## Material provided

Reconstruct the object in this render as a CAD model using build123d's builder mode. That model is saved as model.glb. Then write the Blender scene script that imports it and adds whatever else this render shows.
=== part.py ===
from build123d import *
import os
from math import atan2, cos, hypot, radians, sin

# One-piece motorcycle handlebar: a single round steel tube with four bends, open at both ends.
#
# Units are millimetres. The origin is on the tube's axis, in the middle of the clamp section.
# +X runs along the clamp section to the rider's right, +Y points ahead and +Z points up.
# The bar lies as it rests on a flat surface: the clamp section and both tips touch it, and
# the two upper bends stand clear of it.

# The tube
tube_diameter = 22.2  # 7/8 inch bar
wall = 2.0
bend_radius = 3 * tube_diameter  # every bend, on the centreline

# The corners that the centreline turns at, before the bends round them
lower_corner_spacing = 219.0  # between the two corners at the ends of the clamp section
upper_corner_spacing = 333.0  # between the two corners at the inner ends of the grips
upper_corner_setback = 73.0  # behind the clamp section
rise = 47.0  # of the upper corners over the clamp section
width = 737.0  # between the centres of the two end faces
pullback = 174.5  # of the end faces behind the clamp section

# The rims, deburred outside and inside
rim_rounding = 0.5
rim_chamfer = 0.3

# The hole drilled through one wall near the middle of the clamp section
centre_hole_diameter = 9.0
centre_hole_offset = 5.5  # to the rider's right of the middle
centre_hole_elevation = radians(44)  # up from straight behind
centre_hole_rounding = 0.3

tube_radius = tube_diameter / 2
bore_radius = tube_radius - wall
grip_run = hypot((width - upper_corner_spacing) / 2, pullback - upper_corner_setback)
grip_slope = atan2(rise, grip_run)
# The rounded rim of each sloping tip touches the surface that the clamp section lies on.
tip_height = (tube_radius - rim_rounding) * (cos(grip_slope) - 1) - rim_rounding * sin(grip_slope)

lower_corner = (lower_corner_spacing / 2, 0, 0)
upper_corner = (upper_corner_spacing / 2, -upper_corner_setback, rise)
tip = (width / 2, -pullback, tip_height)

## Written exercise
The listing above must be transcribed exactly, line by line.

## Solved exercise
Reconstruct the object in this render as a CAD model using build123d's builder mode. That model is saved as model.glb. Then write the Blender scene script that imports it and adds whatever else this render shows.
=== part.py ===
from build123d import *
import os
from math import atan2, cos, hypot, radians, sin

# One-piece motorcycle handlebar: a single round steel tube with four bends, open at both ends.
#
# Units are millimetres. The origin is on the tube's axis, in the middle of the clamp section.
# +X runs along the clamp section to the rider's right, +Y points ahead and +Z points up.
# The bar lies as it rests on a flat surface: the clamp section and both tips touch it, and
# the two upper bends stand clear of it.

# The tube
tube_diameter = 22.2  # 7/8 inch bar
wall = 2.0
bend_radius = 3 * tube_diameter  # every bend, on the centreline

# The corners that the centreline turns at, before the bends round them
lower_corner_spacing = 219.0  # between the two corners at the ends of the clamp section
upper_corner_spacing = 333.0  # between the two corners at the inner ends of the grips
upper_corner_setback = 73.0  # behind the clamp section
rise = 47.0  # of the upper corners over the clamp section
width = 737.0  # between the centres of the two end faces
pullback = 174.5  # of the end faces behind the clamp section

# The rims, deburred outside and inside
rim_rounding = 0.5
rim_chamfer = 0.3

# The hole drilled through one wall near the middle of the clamp section
centre_hole_diameter = 9.0
centre_hole_offset = 5.5  # to the rider's right of the middle
centre_hole_elevation = radians(44)  # up from straight behind
centre_hole_rounding = 0.3

tube_radius = tube_diameter / 2
bore_radius = tube_radius - wall
grip_run = hypot((width - upper_corner_spacing) / 2, pullback - upper_corner_setback)
grip_slope = atan2(rise, grip_run)
# The rounded rim of each sloping tip touches the surface that the clamp section lies on.
tip_height = (tube_radius - rim_rounding) * (cos(grip_slope) - 1) - rim_rounding * sin(grip_slope)

lower_corner = (lower_corner_spacing / 2, 0, 0)
upper_corner = (upper_corner_spacing / 2, -upper_corner_setback, rise)
tip = (width / 2, -pullback, tip_height)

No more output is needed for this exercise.